>> BEGIN Information provided

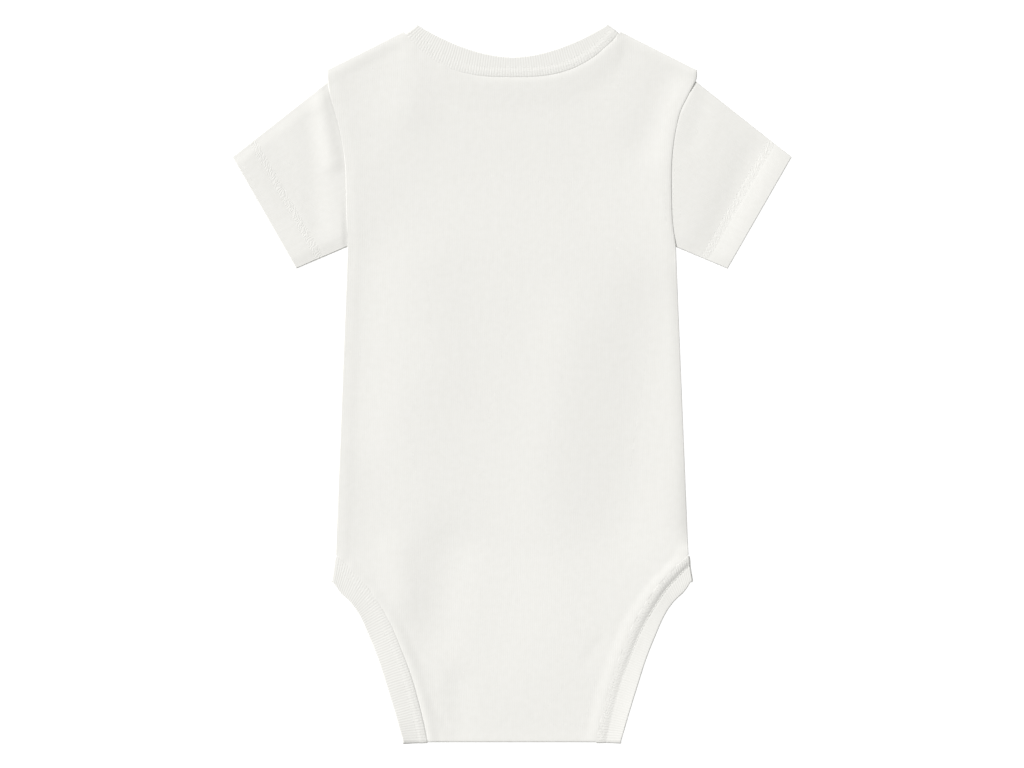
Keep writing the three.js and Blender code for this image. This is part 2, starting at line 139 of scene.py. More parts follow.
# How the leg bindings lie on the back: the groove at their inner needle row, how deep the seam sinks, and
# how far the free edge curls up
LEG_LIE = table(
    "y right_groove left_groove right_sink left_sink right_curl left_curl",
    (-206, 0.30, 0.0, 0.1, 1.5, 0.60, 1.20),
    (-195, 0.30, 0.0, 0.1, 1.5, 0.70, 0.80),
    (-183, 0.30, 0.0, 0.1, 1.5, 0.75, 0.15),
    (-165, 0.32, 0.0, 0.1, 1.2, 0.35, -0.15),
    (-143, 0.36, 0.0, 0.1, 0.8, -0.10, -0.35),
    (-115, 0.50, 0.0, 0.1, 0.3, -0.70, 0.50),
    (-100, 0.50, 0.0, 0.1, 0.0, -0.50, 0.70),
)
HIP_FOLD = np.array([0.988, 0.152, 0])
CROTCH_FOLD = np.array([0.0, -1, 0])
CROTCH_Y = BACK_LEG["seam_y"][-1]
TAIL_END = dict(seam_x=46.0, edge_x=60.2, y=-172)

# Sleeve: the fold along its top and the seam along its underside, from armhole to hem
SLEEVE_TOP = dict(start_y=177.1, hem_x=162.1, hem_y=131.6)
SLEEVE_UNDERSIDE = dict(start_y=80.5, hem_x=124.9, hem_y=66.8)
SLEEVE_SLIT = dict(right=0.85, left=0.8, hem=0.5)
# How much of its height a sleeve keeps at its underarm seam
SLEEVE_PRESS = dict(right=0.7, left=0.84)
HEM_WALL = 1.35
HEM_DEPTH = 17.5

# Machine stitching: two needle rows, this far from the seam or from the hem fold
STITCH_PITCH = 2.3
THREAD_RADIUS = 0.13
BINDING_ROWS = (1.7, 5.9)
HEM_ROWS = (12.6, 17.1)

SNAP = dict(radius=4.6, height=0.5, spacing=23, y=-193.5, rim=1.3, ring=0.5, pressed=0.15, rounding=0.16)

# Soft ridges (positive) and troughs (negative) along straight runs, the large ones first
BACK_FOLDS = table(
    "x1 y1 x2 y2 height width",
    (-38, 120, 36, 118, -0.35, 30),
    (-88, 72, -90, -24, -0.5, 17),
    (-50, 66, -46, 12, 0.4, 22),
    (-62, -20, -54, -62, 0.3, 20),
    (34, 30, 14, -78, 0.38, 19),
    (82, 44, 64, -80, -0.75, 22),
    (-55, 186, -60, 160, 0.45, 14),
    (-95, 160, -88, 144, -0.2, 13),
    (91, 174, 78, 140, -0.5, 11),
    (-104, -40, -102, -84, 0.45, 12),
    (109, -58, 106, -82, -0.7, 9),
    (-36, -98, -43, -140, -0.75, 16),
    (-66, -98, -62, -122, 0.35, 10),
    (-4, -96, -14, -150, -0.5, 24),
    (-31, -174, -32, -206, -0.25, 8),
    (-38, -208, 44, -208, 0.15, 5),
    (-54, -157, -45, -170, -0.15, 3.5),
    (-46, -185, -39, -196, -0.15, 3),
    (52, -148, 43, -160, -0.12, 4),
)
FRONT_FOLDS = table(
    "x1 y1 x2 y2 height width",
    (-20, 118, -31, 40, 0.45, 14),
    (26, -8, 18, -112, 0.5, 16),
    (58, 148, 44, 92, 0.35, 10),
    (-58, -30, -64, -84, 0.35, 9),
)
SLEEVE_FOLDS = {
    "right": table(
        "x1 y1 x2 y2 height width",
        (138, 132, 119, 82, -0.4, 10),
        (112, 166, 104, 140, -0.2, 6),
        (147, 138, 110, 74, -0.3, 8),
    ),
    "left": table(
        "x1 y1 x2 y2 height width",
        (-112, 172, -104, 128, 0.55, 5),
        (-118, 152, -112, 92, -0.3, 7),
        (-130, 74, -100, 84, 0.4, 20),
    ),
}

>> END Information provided

• Exercise:
All of the data shown above must be copied exactly.

• Solution to the problem:
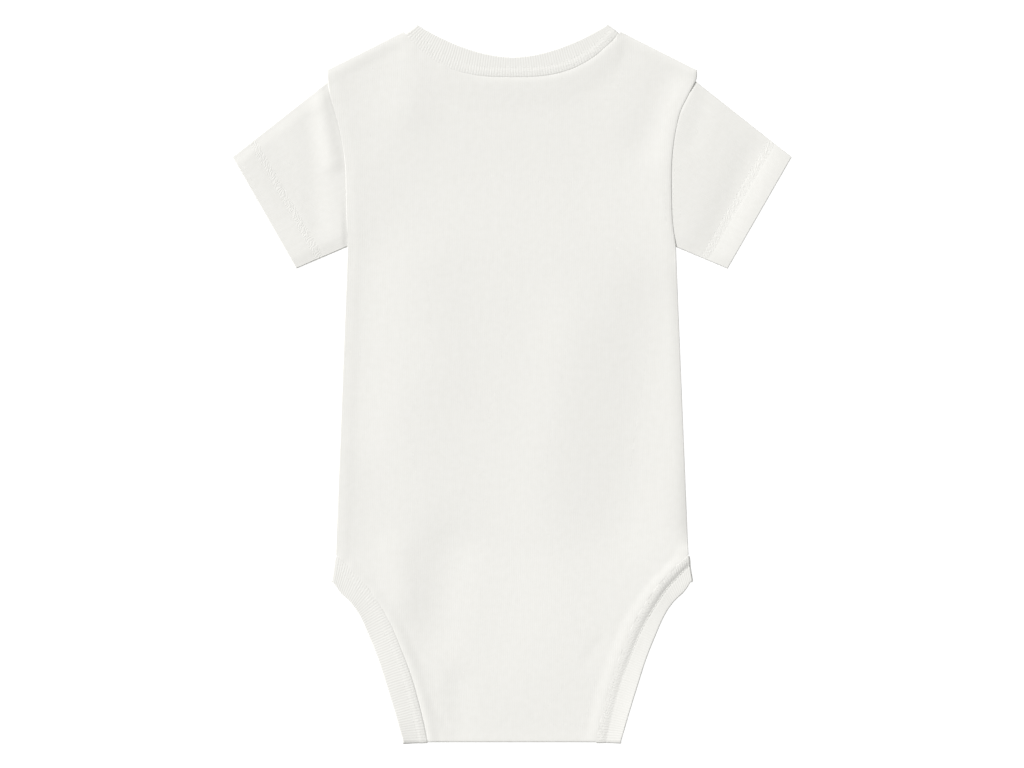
Keep writing the three.js and Blender code for this image. This is part 2, starting at line 139 of scene.py. More parts follow.
# How the leg bindings lie on the back: the groove at their inner needle row, how deep the seam sinks, and
# how far the free edge curls up
LEG_LIE = table(
    "y right_groove left_groove right_sink left_sink right_curl left_curl",
    (-206, 0.30, 0.0, 0.1, 1.5, 0.60, 1.20),
    (-195, 0.30, 0.0, 0.1, 1.5, 0.70, 0.80),
    (-183, 0.30, 0.0, 0.1, 1.5, 0.75, 0.15),
    (-165, 0.32, 0.0, 0.1, 1.2, 0.35, -0.15),
    (-143, 0.36, 0.0, 0.1, 0.8, -0.10, -0.35),
    (-115, 0.50, 0.0, 0.1, 0.3, -0.70, 0.50),
    (-100, 0.50, 0.0, 0.1, 0.0, -0.50, 0.70),
)
HIP_FOLD = np.array([0.988, 0.152, 0])
CROTCH_FOLD = np.array([0.0, -1, 0])
CROTCH_Y = BACK_LEG["seam_y"][-1]
TAIL_END = dict(seam_x=46.0, edge_x=60.2, y=-172)

# Sleeve: the fold along its top and the seam along its underside, from armhole to hem
SLEEVE_TOP = dict(start_y=177.1, hem_x=162.1, hem_y=131.6)
SLEEVE_UNDERSIDE = dict(start_y=80.5, hem_x=124.9, hem_y=66.8)
SLEEVE_SLIT = dict(right=0.85, left=0.8, hem=0.5)
# How much of its height a sleeve keeps at its underarm seam
SLEEVE_PRESS = dict(right=0.7, left=0.84)
HEM_WALL = 1.35
HEM_DEPTH = 17.5

# Machine stitching: two needle rows, this far from the seam or from the hem fold
STITCH_PITCH = 2.3
THREAD_RADIUS = 0.13
BINDING_ROWS = (1.7, 5.9)
HEM_ROWS = (12.6, 17.1)

SNAP = dict(radius=4.6, height=0.5, spacing=23, y=-193.5, rim=1.3, ring=0.5, pressed=0.15, rounding=0.16)

# Soft ridges (positive) and troughs (negative) along straight runs, the large ones first
BACK_FOLDS = table(
    "x1 y1 x2 y2 height width",
    (-38, 120, 36, 118, -0.35, 30),
    (-88, 72, -90, -24, -0.5, 17),
    (-50, 66, -46, 12, 0.4, 22),
    (-62, -20, -54, -62, 0.3, 20),
    (34, 30, 14, -78, 0.38, 19),
    (82, 44, 64, -80, -0.75, 22),
    (-55, 186, -60, 160, 0.45, 14),
    (-95, 160, -88, 144, -0.2, 13),
    (91, 174, 78, 140, -0.5, 11),
    (-104, -40, -102, -84, 0.45, 12),
    (109, -58, 106, -82, -0.7, 9),
    (-36, -98, -43, -140, -0.75, 16),
    (-66, -98, -62, -122, 0.35, 10),
    (-4, -96, -14, -150, -0.5, 24),
    (-31, -174, -32, -206, -0.25, 8),
    (-38, -208, 44, -208, 0.15, 5),
    (-54, -157, -45, -170, -0.15, 3.5),
    (-46, -185, -39, -196, -0.15, 3),
    (52, -148, 43, -160, -0.12, 4),
)
FRONT_FOLDS = table(
    "x1 y1 x2 y2 height width",
    (-20, 118, -31, 40, 0.45, 14),
    (26, -8, 18, -112, 0.5, 16),
    (58, 148, 44, 92, 0.35, 10),
    (-58, -30, -64, -84, 0.35, 9),
)
SLEEVE_FOLDS = {
    "right": table(
        "x1 y1 x2 y2 height width",
        (138, 132, 119, 82, -0.4, 10),
        (112, 166, 104, 140, -0.2, 6),
        (147, 138, 110, 74, -0.3, 8),
    ),
    "left": table(
        "x1 y1 x2 y2 height width",
        (-112, 172, -104, 128, 0.55, 5),
        (-118, 152, -112, 92, -0.3, 7),
        (-130, 74, -100, 84, 0.4, 20),
    ),
}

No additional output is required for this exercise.